Yoyodyne: Making great songs until the robots destroy us.
[PSEUDO-SERIOUS ROCK] "It's been a long road," says Johnny Keener, guitarist for local pop trio Yoyodyne. Hiding in his own Sidecar Studios with bassist Emily Vidal and drummer Jason Greene, Keener spent the past six months working on the band's first full-length, Advice.
Yoyodyne's studio stint made the five-year-old band a virtual specter, leaving a hole for locals who crave its catchy yet thoughtful and multi-layered rock. In a scene where so many groups sound like carbon copies, Yoyodyne is hard to pin down.
The group's complexity can be traced to its trio of exceptional songwriters, who bring individual styles and influences to the table. Each member is a storyteller, but while West Virginia native Keener's quirky narratives are bizarre stories of 35-foot tall men and furniture salesmen, Eugene-born Vidal is concerned with the conflict between humans and technology with a David Byrne-ish pseudo-seriousness.
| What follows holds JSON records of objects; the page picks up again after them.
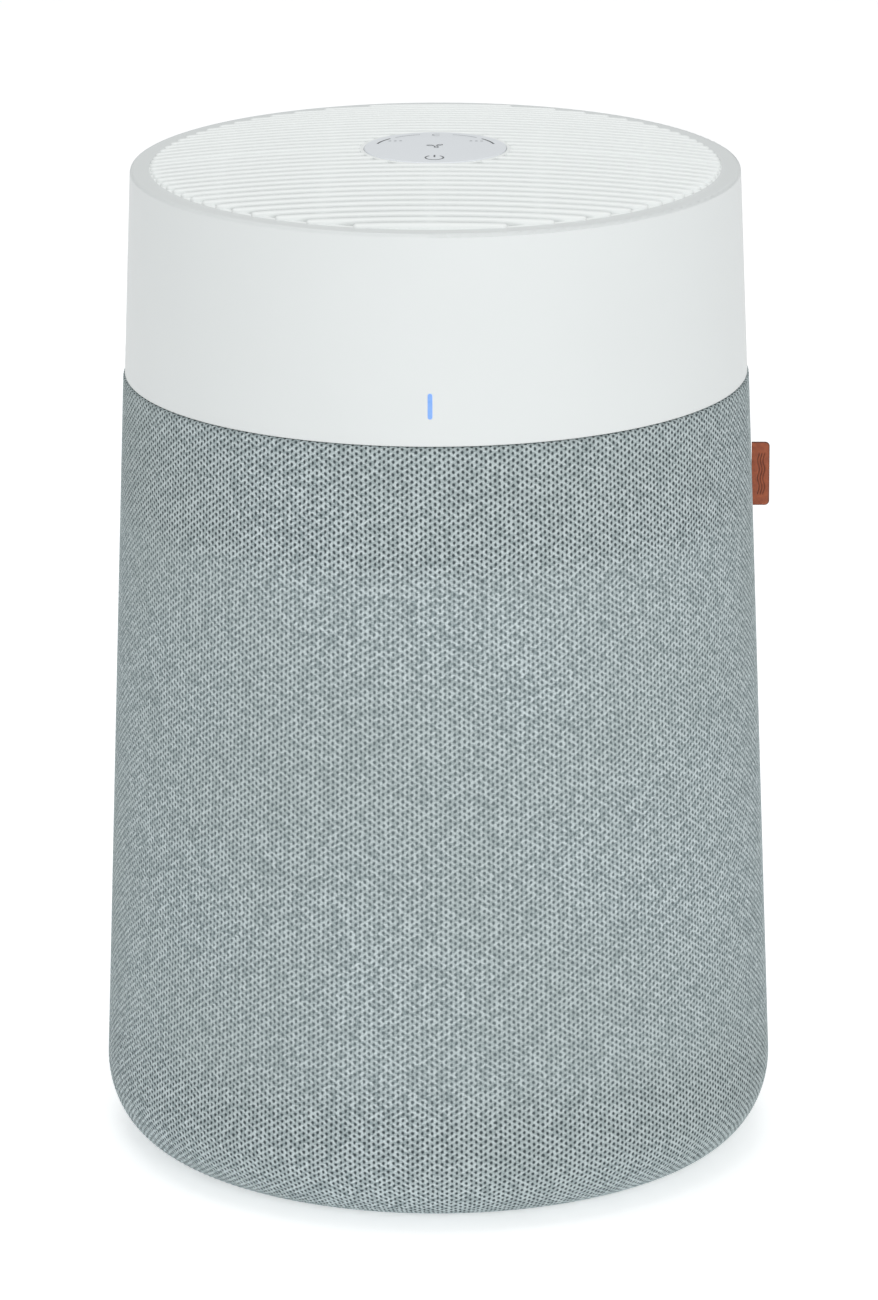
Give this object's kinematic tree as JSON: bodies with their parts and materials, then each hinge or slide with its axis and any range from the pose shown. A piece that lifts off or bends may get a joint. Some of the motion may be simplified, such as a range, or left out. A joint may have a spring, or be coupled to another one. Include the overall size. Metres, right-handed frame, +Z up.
{
  "type": "room air purifier",
  "caption": "Tapered round room air purifier: white top casing with a slatted domed outlet over a knit-fabric lower body, with a lift-out round filter and a fan inside.",
  "frame": {"origin": "on the floor under the middle of the purifier", "axes": "+Z up through the outlet grille; -Y is the front with the light bar; +X is the side with the leather tag"},
  "size_m": [0.3188, 0.3188, 0.4812],
  "materials": {
    "white_casing": "satin moulded",
    "white_grille": "satin moulded",
    "panel_face": "smooth",
    "board_green": "solder mask",
    "board_parts": "moulded",
    "ribbon": "film",
    "light_bar": "lit, translucent",
    "black_plastic": "moulded",
    "pin_metal": "plated",
    "knit_fabric": "open warp knit",
    "cage_plastic": "moulded",
    "deck_plastic": "moulded",
    "screw_steel": "zinc plated",
    "motor_metal": "drawn can",
    "bearing_steel": "ground",
    "stack_steel": "laminated",
    "coil_copper": "enamelled copper",
    "magnet": "coated ferrite",
    "lead_jacket": "insulated wire",
    "impeller_plastic": "moulded",
    "base_plastic": "moulded",
    "rubber_black": "soft",
    "seal_foam": "foam",
    "filter_plastic": "moulded",
    "filter_paper": "pleated non-woven",
    "carbon_fleece": "fleece",
    "tab_fabric": "woven tape",
    "tan_leather": "vegetable tanned"
  },
  "bodies": {
    "base": {"base_plate": "base_plastic", "filter_plinth": "base_plastic", "rubber_feet": "rubber_black", "base_screws": "screw_steel", "base_seal": "seal_foam"},
    "filter": {"filter_bottom_cap": "filter_plastic", "filter_top_cap": "filter_plastic", "filter_media": "filter_paper", "filter_core": "filter_plastic", "carbon_layer": "carbon_fleece", "filter_gasket": "seal_foam", "filter_pull_tab": "tab_fabric"},
    "housing": {"top_casing": "white_casing", "top_grille": "white_grille", "control_panel": "panel_face", "touch_board": "board_green", "panel_ribbon": "ribbon", "light_window": "light_bar", "led_board": "board_green", "power_inlet": "black_plastic", "inlet_pins": "pin_metal", "fabric_sleeve": "knit_fabric", "bottom_hem": "knit_fabric", "cage": "cage_plastic", "bottom_hoop": "cage_plastic", "fan_deck": "deck_plastic", "deck_screws": "screw_steel", "inlet_guard": "deck_plastic", "fan_bowl": "deck_plastic", "bowl_screws": "screw_steel", "casing_screws": "screw_steel", "motor_case": "motor_metal", "motor_cap": "motor_metal", "motor_bearings": "bearing_steel", "stator_core": "stack_steel", "stator_coils": "coil_copper", "motor_grommets": "rubber_black", "motor_screws": "screw_steel", "diffuser": "deck_plastic", "electronics_tray": "deck_plastic", "electronics_cover": "deck_plastic", "main_board": "board_green", "power_board": "board_green", "main_board_parts": "board_parts", "power_board_parts": "board_parts", "mains_lead": "lead_jacket", "led_lead": "lead_jacket", "sensor_lead": "lead_jacket", "particle_sensor": "black_plastic", "ioniser": "black_plastic", "ioniser_brushes": "pin_metal"},
    "rotor": {"motor_shaft": "bearing_steel", "rotor_core": "stack_steel", "rotor_magnet": "magnet", "impeller": "impeller_plastic", "impeller_ring": "impeller_plastic", "impeller_nut": "screw_steel"},
    "tag": {"leather_tag": "tan_leather"}
  },
  "joints": [
    {"name": "filter_lift", "type": "slide", "parent": "base", "child": "filter", "axis": [0, 0, 1], "range_m": [0, 0.07]},
    {"name": "housing_lift", "type": "slide", "parent": "filter", "child": "housing", "axis": [0, 0, 1], "range_m": [0, 0.34]},
    {"name": "impeller_spin", "type": "hinge", "parent": "housing", "child": "rotor", "pos_m": [0, 0, 0.38], "axis": [0, 0, 1], "continuous": true},
    {"name": "tag_flex", "type": "hinge", "parent": "housing", "child": "tag", "pos_m": [0.15008, 0, 0.3233], "axis": [-0.0362, 0, 0.9993], "range_deg": [-60, 60], "stiffness_Nm_per_rad": 0.002}
  ]
}
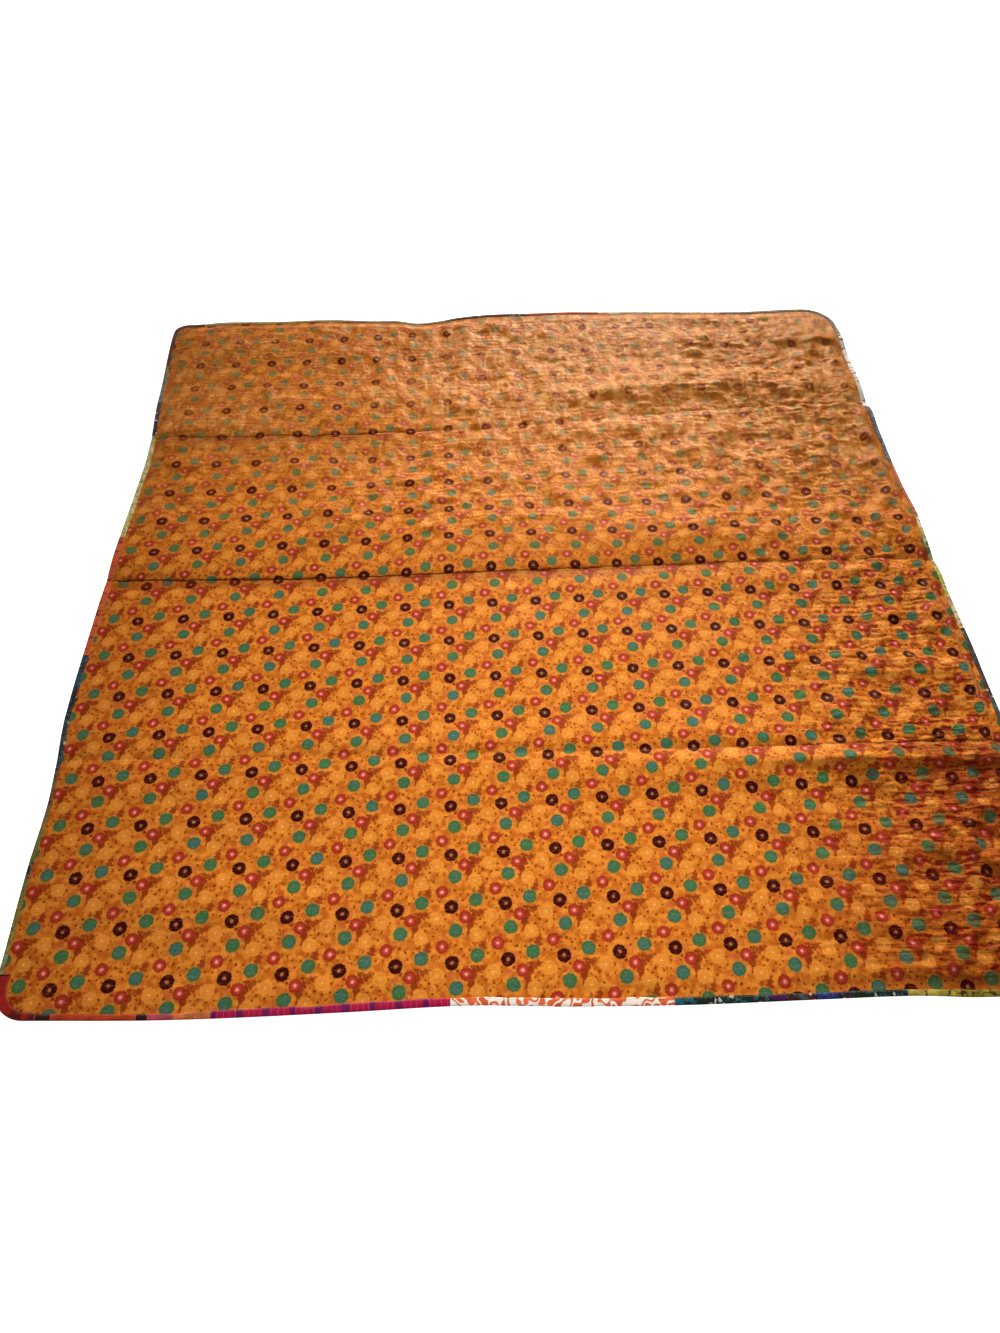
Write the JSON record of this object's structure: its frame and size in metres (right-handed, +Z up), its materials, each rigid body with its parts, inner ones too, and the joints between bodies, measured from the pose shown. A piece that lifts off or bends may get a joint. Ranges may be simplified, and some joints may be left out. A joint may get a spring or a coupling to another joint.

Her songs are executed with a deadpan candor and interspersed with split-time rhythms and gleeful abandon that seems to say que sera to the inevitable doomsday. Vidal, who Mississippi-raised Greene claims might be a cyborg, also proudly confesses that the band's name references an evil corporation from sci-fi camp classic The Adventures of Buckaroo Banzai.
The collaboration "really changes the flavor," Vidal says over pints and a Steely Dan soundtrack at NoPo bar Vendetta. "A song can be a song, but the flavor of it can be so different." And on Advice, the disparate flavors are enough to rattle the senses. The album jumps from the intergalactic infection of "Planet # 1" to the spaghetti-western horns (laid out over standard 4-4 rock) of "Raphael." Influences range from current events and broken hearts, from travels abroad to voyages through inter-dimensional realms of bubblegum pop and melodic hallucinations.
The band's lyrical world is populated with oddballs and strange scenarios, but when it's all set to music, everything seems comfortably dangerous—an atomic bomb wrapped in cupcake paper, sprinkled with xylophone and distortion. Sure, the world's gonna burn, but Yoyodyne's smart rock and sweet, call-and-response lullabies (reminiscent of the songs from the neo-classic indie musical Once) offer a pretty uplifting soundtrack.
Now that it has Advice in the can, expect to hear more from the band on local stages, and perhaps even screens. Vidal, who works in staff production for MetroEast Community Media, took to the basement of the Blue Monk and filmed a karaoke melee as a low-budget video for her other band, the Crosswalks, and hopes to roll camera on Yoyodyne next. The group says it has about a half-album's worth of new material on deck, which promises to be as varied as Advice.
"I want [listening to us] to be like you went to a potluck and tried lots of different things," Greene says. "But it all went well together and you didn't throw up."
SEE IT: Yoyodyne plays Kelly's Olympian Saturday, April 25, with the Future Historians and DJ Yarglefrep, 10 pm, $5, 21+.